* WHAT NEEDS TO BE DONE
Each line that follows should be printed again exactly as it stands.
Start of GIVEN MATERIAL
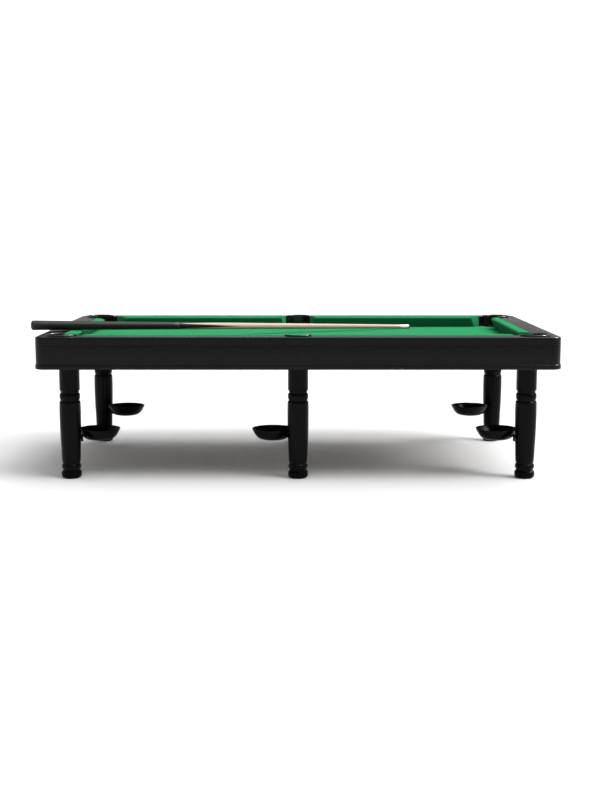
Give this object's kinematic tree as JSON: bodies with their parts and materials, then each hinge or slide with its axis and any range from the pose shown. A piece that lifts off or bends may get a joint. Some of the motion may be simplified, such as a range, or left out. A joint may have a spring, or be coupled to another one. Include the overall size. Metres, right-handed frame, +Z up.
{
  "type": "pool table",
  "caption": "Six-legged black pool table with green cloth, drop pockets, dishes that swing beside the legs and a cue lying on it.",
  "frame": {"origin": "the floor under the middle of the whole footprint, the cue's overhang included; the table's own centre is 46 mm along +X", "axes": "+X along the table to the right, +Y to the rear long side, +Z up"},
  "size_m": [3.02, 1.658, 0.8916],
  "materials": {
    "cabinet_lacquer": "satin",
    "rail_lacquer": "satin",
    "leg_lacquer": "satin",
    "cushion_cloth": "matte",
    "bed_cloth": "matte",
    "slate": "matte",
    "frame_timber": "matte",
    "pocket_plastic": "gloss",
    "dish_plastic": "gloss",
    "bracket_steel": "satin",
    "foot_rubber": "matte",
    "cue_stain": "satin",
    "cue_maple": "gloss",
    "cue_ferrule": "gloss"
  },
  "bodies": {
    "table": {"front_apron": "cabinet_lacquer", "rear_apron": "cabinet_lacquer", "left_apron": "cabinet_lacquer", "right_apron": "cabinet_lacquer", "front_left_corner_apron": "cabinet_lacquer", "front_right_corner_apron": "cabinet_lacquer", "rear_left_corner_apron": "cabinet_lacquer", "rear_right_corner_apron": "cabinet_lacquer", "front_left_rail_cap": "rail_lacquer", "front_right_rail_cap": "rail_lacquer", "rear_left_rail_cap": "rail_lacquer", "rear_right_rail_cap": "rail_lacquer", "left_rail_cap": "rail_lacquer", "right_rail_cap": "rail_lacquer", "front_left_cushion": "cushion_cloth", "front_right_cushion": "cushion_cloth", "rear_left_cushion": "cushion_cloth", "rear_right_cushion": "cushion_cloth", "left_cushion": "cushion_cloth", "right_cushion": "cushion_cloth", "left_slate": "slate", "middle_slate": "slate", "right_slate": "slate", "bed_cloth": "bed_cloth", "front_frame_beam": "frame_timber", "rear_frame_beam": "frame_timber", "left_cross_beam": "frame_timber", "middle_cross_beam": "frame_timber", "right_cross_beam": "frame_timber", "front_left_pocket": "pocket_plastic", "front_right_pocket": "pocket_plastic", "front_middle_pocket": "pocket_plastic", "rear_left_pocket": "pocket_plastic", "rear_right_pocket": "pocket_plastic", "rear_middle_pocket": "pocket_plastic", "front_left_leg": "leg_lacquer", "front_middle_leg": "leg_lacquer", "front_right_leg": "leg_lacquer", "rear_left_leg": "leg_lacquer", "rear_middle_leg": "leg_lacquer", "rear_right_leg": "leg_lacquer", "front_left_dish_bracket": "bracket_steel", "front_middle_dish_bracket": "bracket_steel", "front_right_dish_bracket": "bracket_steel", "rear_left_dish_bracket": "bracket_steel", "rear_right_dish_bracket": "bracket_steel"},
    "front_left_foot": {"front_left_foot": "foot_rubber"},
    "front_middle_foot": {"front_middle_foot": "foot_rubber"},
    "front_right_foot": {"front_right_foot": "foot_rubber"},
    "rear_left_foot": {"rear_left_foot": "foot_rubber"},
    "rear_middle_foot": {"rear_middle_foot": "foot_rubber"},
    "rear_right_foot": {"rear_right_foot": "foot_rubber"},
    "front_left_dish": {"front_left_dish": "dish_plastic"},
    "front_middle_dish": {"front_middle_dish": "dish_plastic"},
    "front_right_dish": {"front_right_dish": "dish_plastic"},
    "rear_left_dish": {"rear_left_dish": "dish_plastic"},
    "rear_right_dish": {"rear_right_dish": "dish_plastic"},
    "cue": {"cue_butt": "cue_stain", "cue_shaft": "cue_maple", "cue_ferrule": "cue_ferrule"}
  },
  "joints": [
    {"name": "front_left_foot_screw", "type": "slide", "parent": "table", "child": "front_left_foot", "axis": [0, 0, -1], "range_m": [0, 0.02]},
    {"name": "front_middle_foot_screw", "type": "slide", "parent": "table", "child": "front_middle_foot", "axis": [0, 0, -1], "range_m": [0, 0.02]},
    {"name": "front_right_foot_screw", "type": "slide", "parent": "table", "child": "front_right_foot", "axis": [0, 0, -1], "range_m": [0, 0.02]},
    {"name": "rear_left_foot_screw", "type": "slide", "parent": "table", "child": "rear_left_foot", "axis": [0, 0, -1], "range_m": [0, 0.02]},
    {"name": "rear_middle_foot_screw", "type": "slide", "parent": "table", "child": "rear_middle_foot", "axis": [0, 0, -1], "range_m": [0, 0.02]},
    {"name": "rear_right_foot_screw", "type": "slide", "parent": "table", "child": "rear_right_foot", "axis": [0, 0, -1], "range_m": [0, 0.02]},
    {"name": "front_left_dish_swivel", "type": "hinge", "parent": "table", "child": "front_left_dish", "pos_m": [-1.20825, -0.54537, 0.22], "axis": [0, 0, 1], "range_deg": [0, 60]},
    {"name": "front_middle_dish_swivel", "type": "hinge", "parent": "table", "child": "front_middle_dish", "pos_m": [-0.00275, -0.54537, 0.22], "axis": [0, 0, -1], "range_deg": [0, 60]},
    {"name": "front_right_dish_swivel", "type": "hinge", "parent": "table", "child": "front_right_dish", "pos_m": [1.30025, -0.54537, 0.22], "axis": [0, 0, -1], "range_deg": [0, 60]},
    {"name": "rear_left_dish_swivel", "type": "hinge", "parent": "table", "child": "rear_left_dish", "pos_m": [-1.17593, 0.58944, 0.204], "axis": [0, 0, 1], "range_deg": [0, 50]},
    {"name": "rear_right_dish_swivel", "type": "hinge", "parent": "table", "child": "rear_right_dish", "pos_m": [1.26793, 0.58944, 0.204], "axis": [0, 0, -1], "range_deg": [0, 50]},
    {"name": "cue_lift", "type": "slide", "parent": "table", "child": "cue", "axis": [0, 0, 1], "range_m": [0, 0.2]}
  ]
}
End of GIVEN MATERIAL
* TASK SOLUTION
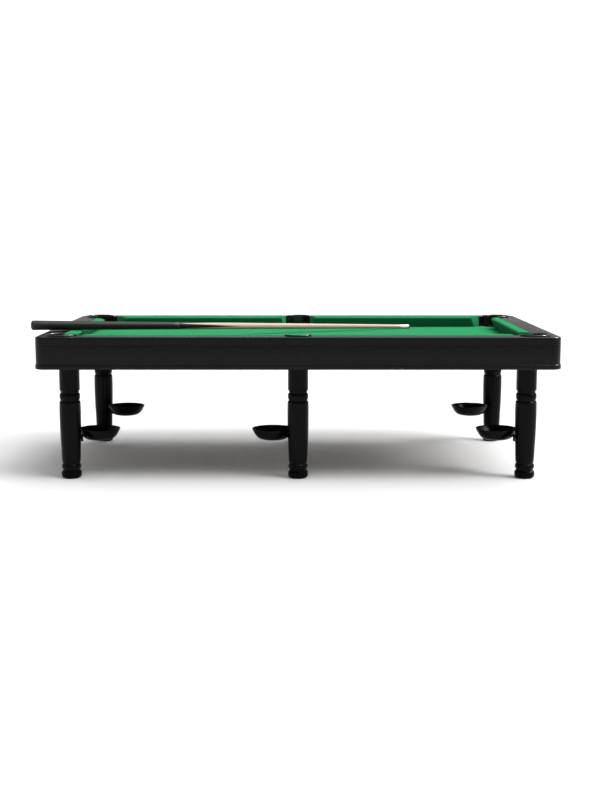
Give this object's kinematic tree as JSON: bodies with their parts and materials, then each hinge or slide with its axis and any range from the pose shown. A piece that lifts off or bends may get a joint. Some of the motion may be simplified, such as a range, or left out. A joint may have a spring, or be coupled to another one. Include the overall size. Metres, right-handed frame, +Z up.
{
  "type": "pool table",
  "caption": "Six-legged black pool table with green cloth, drop pockets, dishes that swing beside the legs and a cue lying on it.",
  "frame": {"origin": "the floor under the middle of the whole footprint, the cue's overhang included; the table's own centre is 46 mm along +X", "axes": "+X along the table to the right, +Y to the rear long side, +Z up"},
  "size_m": [3.02, 1.658, 0.8916],
  "materials": {
    "cabinet_lacquer": "satin",
    "rail_lacquer": "satin",
    "leg_lacquer": "satin",
    "cushion_cloth": "matte",
    "bed_cloth": "matte",
    "slate": "matte",
    "frame_timber": "matte",
    "pocket_plastic": "gloss",
    "dish_plastic": "gloss",
    "bracket_steel": "satin",
    "foot_rubber": "matte",
    "cue_stain": "satin",
    "cue_maple": "gloss",
    "cue_ferrule": "gloss"
  },
  "bodies": {
    "table": {"front_apron": "cabinet_lacquer", "rear_apron": "cabinet_lacquer", "left_apron": "cabinet_lacquer", "right_apron": "cabinet_lacquer", "front_left_corner_apron": "cabinet_lacquer", "front_right_corner_apron": "cabinet_lacquer", "rear_left_corner_apron": "cabinet_lacquer", "rear_right_corner_apron": "cabinet_lacquer", "front_left_rail_cap": "rail_lacquer", "front_right_rail_cap": "rail_lacquer", "rear_left_rail_cap": "rail_lacquer", "rear_right_rail_cap": "rail_lacquer", "left_rail_cap": "rail_lacquer", "right_rail_cap": "rail_lacquer", "front_left_cushion": "cushion_cloth", "front_right_cushion": "cushion_cloth", "rear_left_cushion": "cushion_cloth", "rear_right_cushion": "cushion_cloth", "left_cushion": "cushion_cloth", "right_cushion": "cushion_cloth", "left_slate": "slate", "middle_slate": "slate", "right_slate": "slate", "bed_cloth": "bed_cloth", "front_frame_beam": "frame_timber", "rear_frame_beam": "frame_timber", "left_cross_beam": "frame_timber", "middle_cross_beam": "frame_timber", "right_cross_beam": "frame_timber", "front_left_pocket": "pocket_plastic", "front_right_pocket": "pocket_plastic", "front_middle_pocket": "pocket_plastic", "rear_left_pocket": "pocket_plastic", "rear_right_pocket": "pocket_plastic", "rear_middle_pocket": "pocket_plastic", "front_left_leg": "leg_lacquer", "front_middle_leg": "leg_lacquer", "front_right_leg": "leg_lacquer", "rear_left_leg": "leg_lacquer", "rear_middle_leg": "leg_lacquer", "rear_right_leg": "leg_lacquer", "front_left_dish_bracket": "bracket_steel", "front_middle_dish_bracket": "bracket_steel", "front_right_dish_bracket": "bracket_steel", "rear_left_dish_bracket": "bracket_steel", "rear_right_dish_bracket": "bracket_steel"},
    "front_left_foot": {"front_left_foot": "foot_rubber"},
    "front_middle_foot": {"front_middle_foot": "foot_rubber"},
    "front_right_foot": {"front_right_foot": "foot_rubber"},
    "rear_left_foot": {"rear_left_foot": "foot_rubber"},
    "rear_middle_foot": {"rear_middle_foot": "foot_rubber"},
    "rear_right_foot": {"rear_right_foot": "foot_rubber"},
    "front_left_dish": {"front_left_dish": "dish_plastic"},
    "front_middle_dish": {"front_middle_dish": "dish_plastic"},
    "front_right_dish": {"front_right_dish": "dish_plastic"},
    "rear_left_dish": {"rear_left_dish": "dish_plastic"},
    "rear_right_dish": {"rear_right_dish": "dish_plastic"},
    "cue": {"cue_butt": "cue_stain", "cue_shaft": "cue_maple", "cue_ferrule": "cue_ferrule"}
  },
  "joints": [
    {"name": "front_left_foot_screw", "type": "slide", "parent": "table", "child": "front_left_foot", "axis": [0, 0, -1], "range_m": [0, 0.02]},
    {"name": "front_middle_foot_screw", "type": "slide", "parent": "table", "child": "front_middle_foot", "axis": [0, 0, -1], "range_m": [0, 0.02]},
    {"name": "front_right_foot_screw", "type": "slide", "parent": "table", "child": "front_right_foot", "axis": [0, 0, -1], "range_m": [0, 0.02]},
    {"name": "rear_left_foot_screw", "type": "slide", "parent": "table", "child": "rear_left_foot", "axis": [0, 0, -1], "range_m": [0, 0.02]},
    {"name": "rear_middle_foot_screw", "type": "slide", "parent": "table", "child": "rear_middle_foot", "axis": [0, 0, -1], "range_m": [0, 0.02]},
    {"name": "rear_right_foot_screw", "type": "slide", "parent": "table", "child": "rear_right_foot", "axis": [0, 0, -1], "range_m": [0, 0.02]},
    {"name": "front_left_dish_swivel", "type": "hinge", "parent": "table", "child": "front_left_dish", "pos_m": [-1.20825, -0.54537, 0.22], "axis": [0, 0, 1], "range_deg": [0, 60]},
    {"name": "front_middle_dish_swivel", "type": "hinge", "parent": "table", "child": "front_middle_dish", "pos_m": [-0.00275, -0.54537, 0.22], "axis": [0, 0, -1], "range_deg": [0, 60]},
    {"name": "front_right_dish_swivel", "type": "hinge", "parent": "table", "child": "front_right_dish", "pos_m": [1.30025, -0.54537, 0.22], "axis": [0, 0, -1], "range_deg": [0, 60]},
    {"name": "rear_left_dish_swivel", "type": "hinge", "parent": "table", "child": "rear_left_dish", "pos_m": [-1.17593, 0.58944, 0.204], "axis": [0, 0, 1], "range_deg": [0, 50]},
    {"name": "rear_right_dish_swivel", "type": "hinge", "parent": "table", "child": "rear_right_dish", "pos_m": [1.26793, 0.58944, 0.204], "axis": [0, 0, -1], "range_deg": [0, 50]},
    {"name": "cue_lift", "type": "slide", "parent": "table", "child": "cue", "axis": [0, 0, 1], "range_m": [0, 0.2]}
  ]
}